**REQUIRED WORK**
Transcribe the stretch of entries below from the line with "Model this object" through the line with "BALL_HALF = 0.00795", exactly and with both ends included; leave out all other lines.

**MATERIAL**
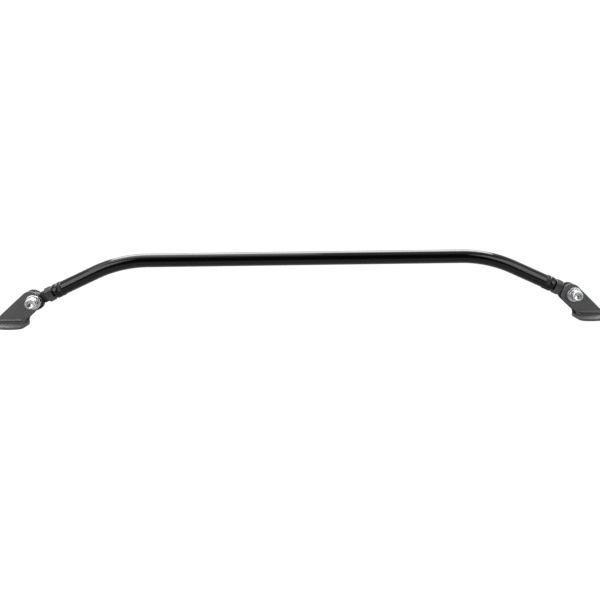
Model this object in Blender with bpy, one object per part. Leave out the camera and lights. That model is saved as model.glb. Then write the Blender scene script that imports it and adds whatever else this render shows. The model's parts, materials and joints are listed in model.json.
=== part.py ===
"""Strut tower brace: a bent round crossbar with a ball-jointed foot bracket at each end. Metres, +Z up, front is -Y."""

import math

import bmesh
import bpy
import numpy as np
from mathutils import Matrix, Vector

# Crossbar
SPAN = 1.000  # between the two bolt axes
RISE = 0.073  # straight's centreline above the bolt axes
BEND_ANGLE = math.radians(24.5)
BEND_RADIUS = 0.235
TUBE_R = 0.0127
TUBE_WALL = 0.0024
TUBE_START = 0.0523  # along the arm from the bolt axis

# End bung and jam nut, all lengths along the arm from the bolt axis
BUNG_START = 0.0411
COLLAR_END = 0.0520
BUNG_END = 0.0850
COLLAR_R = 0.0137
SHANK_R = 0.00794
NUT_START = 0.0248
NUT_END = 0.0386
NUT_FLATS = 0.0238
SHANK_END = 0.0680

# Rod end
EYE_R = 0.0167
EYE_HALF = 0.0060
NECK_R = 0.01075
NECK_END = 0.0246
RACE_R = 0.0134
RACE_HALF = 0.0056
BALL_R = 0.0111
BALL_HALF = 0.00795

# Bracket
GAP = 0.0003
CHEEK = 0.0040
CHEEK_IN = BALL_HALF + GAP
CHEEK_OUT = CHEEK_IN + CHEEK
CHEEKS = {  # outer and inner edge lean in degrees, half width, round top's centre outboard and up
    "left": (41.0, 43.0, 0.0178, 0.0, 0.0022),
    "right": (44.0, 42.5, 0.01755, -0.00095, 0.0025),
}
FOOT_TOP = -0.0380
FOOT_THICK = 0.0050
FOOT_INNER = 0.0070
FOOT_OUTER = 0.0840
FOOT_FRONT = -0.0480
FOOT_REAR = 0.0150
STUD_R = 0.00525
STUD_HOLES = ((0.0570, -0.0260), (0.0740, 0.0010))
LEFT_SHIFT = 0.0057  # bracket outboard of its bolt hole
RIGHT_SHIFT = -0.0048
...
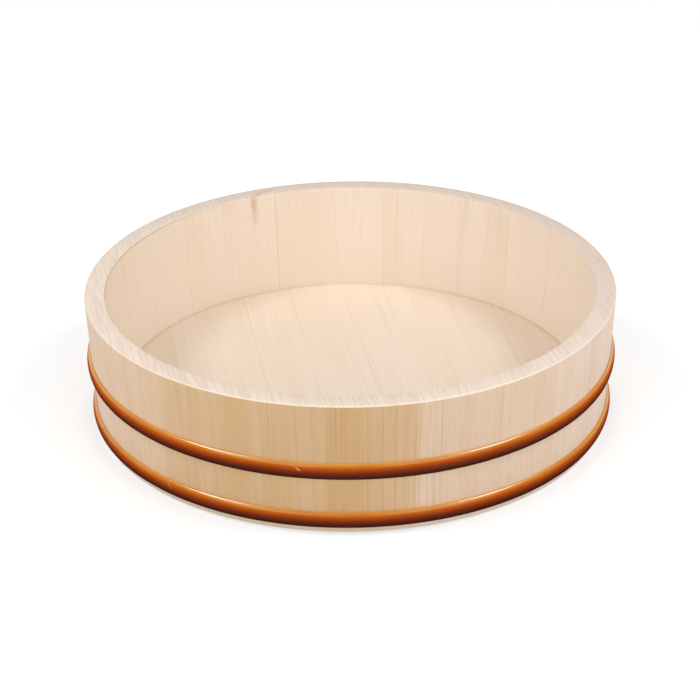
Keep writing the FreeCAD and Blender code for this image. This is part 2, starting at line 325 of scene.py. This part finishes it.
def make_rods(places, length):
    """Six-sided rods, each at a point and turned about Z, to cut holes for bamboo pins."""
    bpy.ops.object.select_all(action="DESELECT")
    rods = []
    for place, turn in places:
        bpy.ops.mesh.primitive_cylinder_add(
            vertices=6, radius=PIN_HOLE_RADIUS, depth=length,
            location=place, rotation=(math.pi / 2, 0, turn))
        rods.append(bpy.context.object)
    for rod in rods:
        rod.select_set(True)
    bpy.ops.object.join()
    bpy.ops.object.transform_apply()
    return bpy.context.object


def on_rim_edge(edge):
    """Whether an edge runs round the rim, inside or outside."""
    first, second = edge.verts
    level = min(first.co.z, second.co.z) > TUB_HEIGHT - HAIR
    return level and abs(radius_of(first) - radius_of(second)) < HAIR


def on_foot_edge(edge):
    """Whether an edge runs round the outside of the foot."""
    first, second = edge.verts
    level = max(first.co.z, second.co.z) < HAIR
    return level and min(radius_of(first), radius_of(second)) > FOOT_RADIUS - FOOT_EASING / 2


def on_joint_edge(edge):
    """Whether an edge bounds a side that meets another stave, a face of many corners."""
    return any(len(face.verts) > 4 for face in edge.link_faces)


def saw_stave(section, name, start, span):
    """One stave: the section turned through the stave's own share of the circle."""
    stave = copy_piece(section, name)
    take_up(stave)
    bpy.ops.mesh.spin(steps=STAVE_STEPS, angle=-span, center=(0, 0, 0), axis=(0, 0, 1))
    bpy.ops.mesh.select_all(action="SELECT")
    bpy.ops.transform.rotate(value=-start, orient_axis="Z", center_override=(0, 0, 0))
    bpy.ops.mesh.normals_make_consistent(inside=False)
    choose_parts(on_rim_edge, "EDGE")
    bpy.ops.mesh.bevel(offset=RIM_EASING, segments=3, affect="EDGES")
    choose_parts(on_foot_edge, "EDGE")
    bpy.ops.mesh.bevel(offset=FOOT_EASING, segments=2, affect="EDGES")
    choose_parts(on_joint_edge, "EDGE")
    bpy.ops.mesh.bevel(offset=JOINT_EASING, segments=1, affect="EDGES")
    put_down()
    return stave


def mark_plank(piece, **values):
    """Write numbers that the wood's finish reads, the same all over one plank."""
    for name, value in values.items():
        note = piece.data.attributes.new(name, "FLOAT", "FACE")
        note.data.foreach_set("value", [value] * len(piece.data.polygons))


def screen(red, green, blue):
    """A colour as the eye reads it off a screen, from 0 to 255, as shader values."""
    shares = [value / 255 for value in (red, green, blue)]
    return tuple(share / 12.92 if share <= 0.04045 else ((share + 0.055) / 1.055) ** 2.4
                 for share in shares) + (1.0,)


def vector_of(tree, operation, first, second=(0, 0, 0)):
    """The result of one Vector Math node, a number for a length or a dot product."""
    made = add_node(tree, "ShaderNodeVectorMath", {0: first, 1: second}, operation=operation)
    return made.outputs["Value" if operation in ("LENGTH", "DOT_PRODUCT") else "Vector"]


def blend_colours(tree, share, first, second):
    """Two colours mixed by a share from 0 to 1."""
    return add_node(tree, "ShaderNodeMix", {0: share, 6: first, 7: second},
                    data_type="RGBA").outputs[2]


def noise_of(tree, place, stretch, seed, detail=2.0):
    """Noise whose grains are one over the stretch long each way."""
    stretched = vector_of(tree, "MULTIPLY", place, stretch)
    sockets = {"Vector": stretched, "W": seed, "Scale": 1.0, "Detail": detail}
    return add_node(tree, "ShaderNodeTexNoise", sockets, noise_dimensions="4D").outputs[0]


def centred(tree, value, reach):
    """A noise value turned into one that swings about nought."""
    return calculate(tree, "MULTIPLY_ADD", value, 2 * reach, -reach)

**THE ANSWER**
Model this object in Blender with bpy, one object per part. Leave out the camera and lights. That model is saved as model.glb. Then write the Blender scene script that imports it and adds whatever else this render shows. The model's parts, materials and joints are listed in model.json.
=== part.py ===
"""Strut tower brace: a bent round crossbar with a ball-jointed foot bracket at each end. Metres, +Z up, front is -Y."""

import math

import bmesh
import bpy
import numpy as np
from mathutils import Matrix, Vector

# Crossbar
SPAN = 1.000  # between the two bolt axes
RISE = 0.073  # straight's centreline above the bolt axes
BEND_ANGLE = math.radians(24.5)
BEND_RADIUS = 0.235
TUBE_R = 0.0127
TUBE_WALL = 0.0024
TUBE_START = 0.0523  # along the arm from the bolt axis

# End bung and jam nut, all lengths along the arm from the bolt axis
BUNG_START = 0.0411
COLLAR_END = 0.0520
BUNG_END = 0.0850
COLLAR_R = 0.0137
SHANK_R = 0.00794
NUT_START = 0.0248
NUT_END = 0.0386
NUT_FLATS = 0.0238
SHANK_END = 0.0680

# Rod end
EYE_R = 0.0167
EYE_HALF = 0.0060
NECK_R = 0.01075
NECK_END = 0.0246
RACE_R = 0.0134
RACE_HALF = 0.0056
BALL_R = 0.0111
BALL_HALF = 0.00795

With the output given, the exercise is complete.